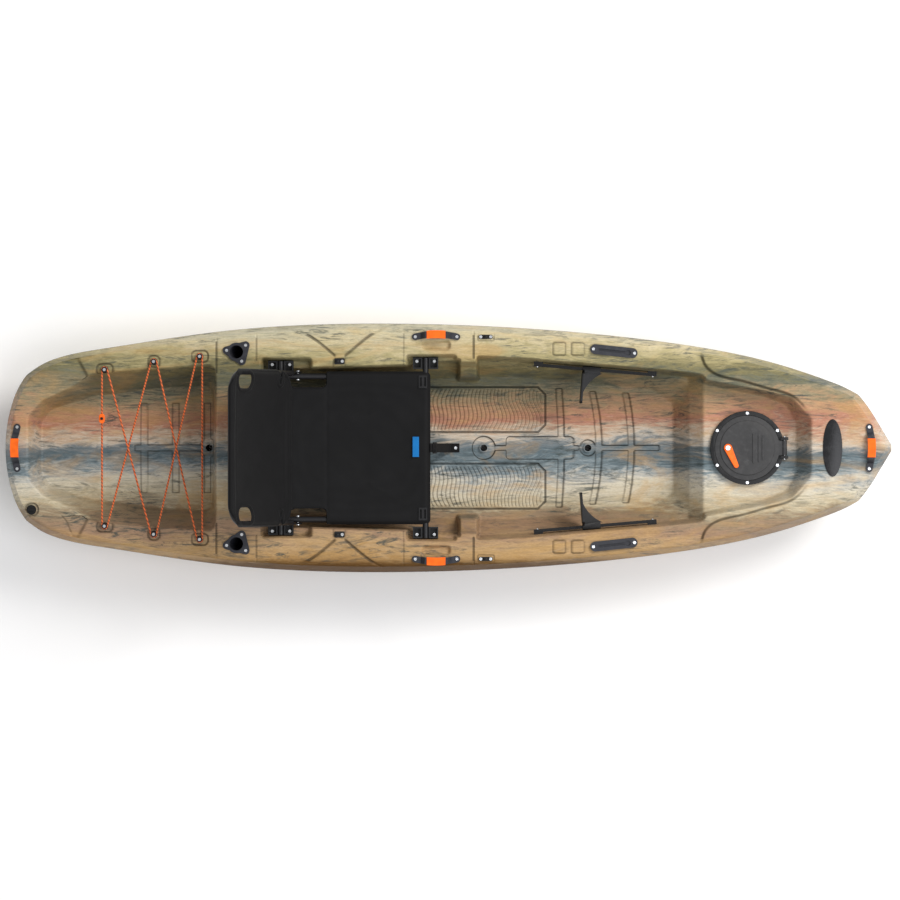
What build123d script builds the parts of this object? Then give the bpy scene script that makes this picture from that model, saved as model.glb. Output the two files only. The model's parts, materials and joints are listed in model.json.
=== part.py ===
"""Sit-on-top fishing kayak: two moulded shells, seat, foot braces, hatch and deck fittings.

Millimetres. +X points to the bow, +Y to the left side, +Z up; z = 0 is the bottom of the keel.
"""

import os
from math import atan2, cos, degrees, radians, sin, tan

from build123d import *

os.makedirs("parts", exist_ok=True)

# --- Overall sizes -------------------------------------------------------------------------
length = 2950.0
beam = 828.0
deck_height = 330.0
rim_height = 65.0  # from the seam between the shells up to the deck
rim_slope = 0.34  # how far the rim leans in for each millimetre up
ramp_angle = 3.4  # the foredeck's rise towards the bow
wall = 4.0  # both shells
lines_length = 2950.0  # the lines plan below is drawn for this length and beam
lines_beam = 828.0


def station(x):
    """A place along the hull, from the lines plan to this hull's length."""
    return x * length / lines_length


def breadth(y):
    """A place across the hull, from the lines plan to this hull's beam."""
    return y * beam / lines_beam


seam_height = deck_height - rim_height
ramp_x = station(830)  # where the foredeck starts to rise

# --- Wells in the deck ---------------------------------------------------------------------
cockpit_floor = 95.0
cockpit_ledge = 190.0
tank_floor = 150.0
bow_floor = 250.0
seat_pad_height = 275.0
well_corner = 24.0
pad_corner = 8.0
ledge_width = 10.0

# --- Seat ----------------------------------------------------------------------------------
seat_front_x = station(-76)
seat_length = 481.0  # front bar to rear bar
seat_tube_r = 10.0
seat_tube_wall = 1.5
seat_rail_y = 238.0
seat_height = 295.0  # tube centres above the keel
hinge_from_front = 424.0
back_recline = 30.0
back_length = 411.0  # hinge to the centre of the top tube
back_half_width = 247.0
back_tube_r = 9.0
sling_thick = 4.0
sling_gap = 0.4
bracket_wide = 38.0  # across the kayak
front_pad_long = 164.0
rear_pad_long = 163.0

# --- Bow hatch -----------------------------------------------------------------------------
hatch_x = station(995)
hatch_ring_r = 123.0
hatch_bore_r = 96.0
hatch_lid_r = 107.5
hatch_lid_gap = 0.8
hatch_seat = 6.0  # the ring's seat above the floor it lies on
hatch_ring_tall = 16.0
hatch_collar_deep = 25.0
hatch_collar_wall = 3.0
hatch_hinge_out = 124.0  # hinge pin from the hatch's centre
hatch_pin_r = 3.0
latch_from_centre = -65.0
latch_long = 65.0
latch_angle = -65.0

# --- Deck fittings -------------------------------------------------------------------------
screw_head_r = 5.0
screw_head_tall = 2.5
screw_shank_r = 2.5
screw_long = 16.0
screw_gap = 0.1
handle_half_span = 69.0
handle_bow = 8.0
handle_band = 22.0
handle_rise = 21.0
handle_thick = 6.0
rod_bore_r = 22.0
rod_tube_wall = 3.0
rod_tube_deep = 215.0
rod_tilt = -12.0
flange_thick = 5.0
track_long = 157.0
track_wide = 33.0
track_thick = 8.0
rail_long = 410.0
rail_thick = 10.0
rail_tall = 30.0
rail_standoff = 7.0
rail_height = 240.0
pedal_gap = 0.5
pedal_long = 60.0
pedal_reach = 104.0
pedal_tall = 110.0
scupper_tube_r = 15.0
scupper_bore_r = 11.5
plug_r = 14.0
cord_r = 3.0
hook_post_r = 5.0
cord_gap = 0.4
hook_base_tall = 4.0
lock_bore_gap = 0.4
pin_gap = 0.05  # running clearance of every pin in its hole
pin_head_thick = 2.5
pin_head_gap = 0.3

LEFT, RIGHT = 1, -1
SIDES = ((LEFT, "left"), (RIGHT, "right"))


# --- Shells --------------------------------------------------------------------------------
# Height, half-beam, stern and bow of each level of the hull, the last three as shares of the
# widest level, which lies at the seam.
HULL_LEVELS = (
    (0, 0.60, 0.80, 0.705),
    (30, 0.81, 0.902, 0.83),
    (90, 0.923, 0.949, 0.912),
    (180, 0.978, 0.983, 0.97),
    (seam_height, 1.0, 1.0, 1.0),
)
above_deck = 70.0  # the sides are lofted past the deck and then trimmed to it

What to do
Extract, word for word, each line of the listing above.

Problem solution
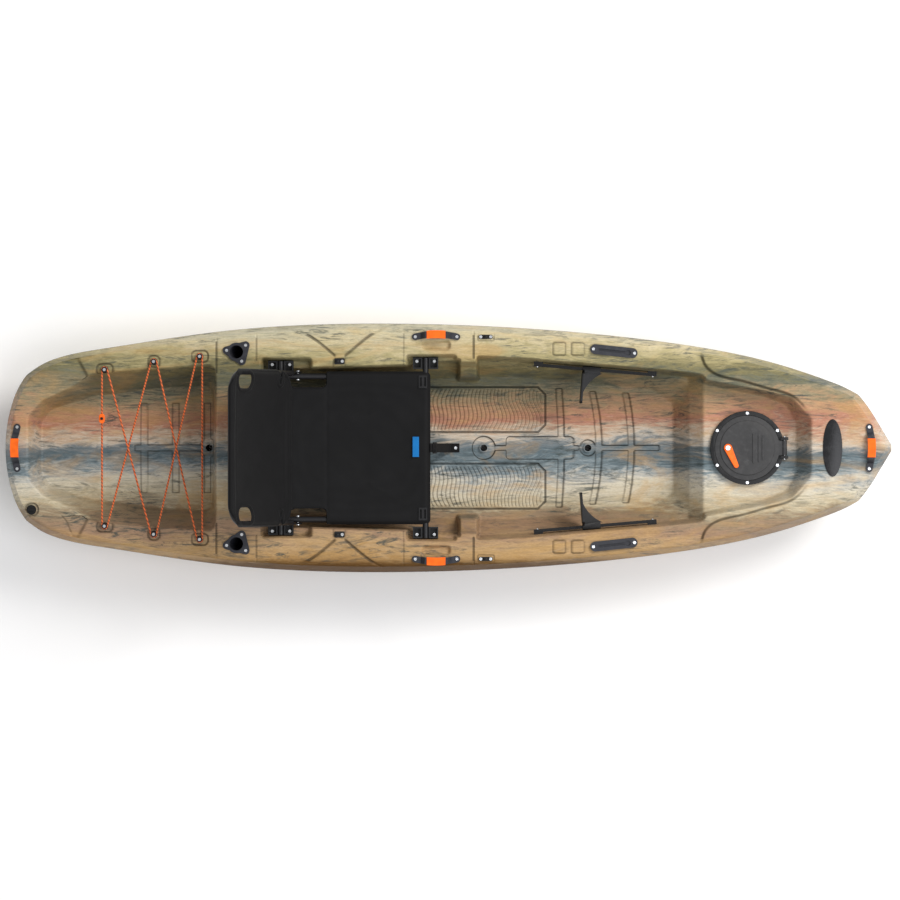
What build123d script builds the parts of this object? Then give the bpy scene script that makes this picture from that model, saved as model.glb. Output the two files only. The model's parts, materials and joints are listed in model.json.
=== part.py ===
"""Sit-on-top fishing kayak: two moulded shells, seat, foot braces, hatch and deck fittings.

Millimetres. +X points to the bow, +Y to the left side, +Z up; z = 0 is the bottom of the keel.
"""

import os
from math import atan2, cos, degrees, radians, sin, tan

from build123d import *

os.makedirs("parts", exist_ok=True)

# --- Overall sizes -------------------------------------------------------------------------
length = 2950.0
beam = 828.0
deck_height = 330.0
rim_height = 65.0  # from the seam between the shells up to the deck
rim_slope = 0.34  # how far the rim leans in for each millimetre up
ramp_angle = 3.4  # the foredeck's rise towards the bow
wall = 4.0  # both shells
lines_length = 2950.0  # the lines plan below is drawn for this length and beam
lines_beam = 828.0


def station(x):
    """A place along the hull, from the lines plan to this hull's length."""
    return x * length / lines_length


def breadth(y):
    """A place across the hull, from the lines plan to this hull's beam."""
    return y * beam / lines_beam


seam_height = deck_height - rim_height
ramp_x = station(830)  # where the foredeck starts to rise

# --- Wells in the deck ---------------------------------------------------------------------
cockpit_floor = 95.0
cockpit_ledge = 190.0
tank_floor = 150.0
bow_floor = 250.0
seat_pad_height = 275.0
well_corner = 24.0
pad_corner = 8.0
ledge_width = 10.0

# --- Seat ----------------------------------------------------------------------------------
seat_front_x = station(-76)
seat_length = 481.0  # front bar to rear bar
seat_tube_r = 10.0
seat_tube_wall = 1.5
seat_rail_y = 238.0
seat_height = 295.0  # tube centres above the keel
hinge_from_front = 424.0
back_recline = 30.0
back_length = 411.0  # hinge to the centre of the top tube
back_half_width = 247.0
back_tube_r = 9.0
sling_thick = 4.0
sling_gap = 0.4
bracket_wide = 38.0  # across the kayak
front_pad_long = 164.0
rear_pad_long = 163.0

# --- Bow hatch -----------------------------------------------------------------------------
hatch_x = station(995)
hatch_ring_r = 123.0
hatch_bore_r = 96.0
hatch_lid_r = 107.5
hatch_lid_gap = 0.8
hatch_seat = 6.0  # the ring's seat above the floor it lies on
hatch_ring_tall = 16.0
hatch_collar_deep = 25.0
hatch_collar_wall = 3.0
hatch_hinge_out = 124.0  # hinge pin from the hatch's centre
hatch_pin_r = 3.0
latch_from_centre = -65.0
latch_long = 65.0
latch_angle = -65.0

# --- Deck fittings -------------------------------------------------------------------------
screw_head_r = 5.0
screw_head_tall = 2.5
screw_shank_r = 2.5
screw_long = 16.0
screw_gap = 0.1
handle_half_span = 69.0
handle_bow = 8.0
handle_band = 22.0
handle_rise = 21.0
handle_thick = 6.0
rod_bore_r = 22.0
rod_tube_wall = 3.0
rod_tube_deep = 215.0
rod_tilt = -12.0
flange_thick = 5.0
track_long = 157.0
track_wide = 33.0
track_thick = 8.0
rail_long = 410.0
rail_thick = 10.0
rail_tall = 30.0
rail_standoff = 7.0
rail_height = 240.0
pedal_gap = 0.5
pedal_long = 60.0
pedal_reach = 104.0
pedal_tall = 110.0
scupper_tube_r = 15.0
scupper_bore_r = 11.5
plug_r = 14.0
cord_r = 3.0
hook_post_r = 5.0
cord_gap = 0.4
hook_base_tall = 4.0
lock_bore_gap = 0.4
pin_gap = 0.05  # running clearance of every pin in its hole
pin_head_thick = 2.5
pin_head_gap = 0.3

LEFT, RIGHT = 1, -1
SIDES = ((LEFT, "left"), (RIGHT, "right"))


# --- Shells --------------------------------------------------------------------------------
# Height, half-beam, stern and bow of each level of the hull, the last three as shares of the
# widest level, which lies at the seam.
HULL_LEVELS = (
    (0, 0.60, 0.80, 0.705),
    (30, 0.81, 0.902, 0.83),
    (90, 0.923, 0.949, 0.912),
    (180, 0.978, 0.983, 0.97),
    (seam_height, 1.0, 1.0, 1.0),
)
above_deck = 70.0  # the sides are lofted past the deck and then trimmed to it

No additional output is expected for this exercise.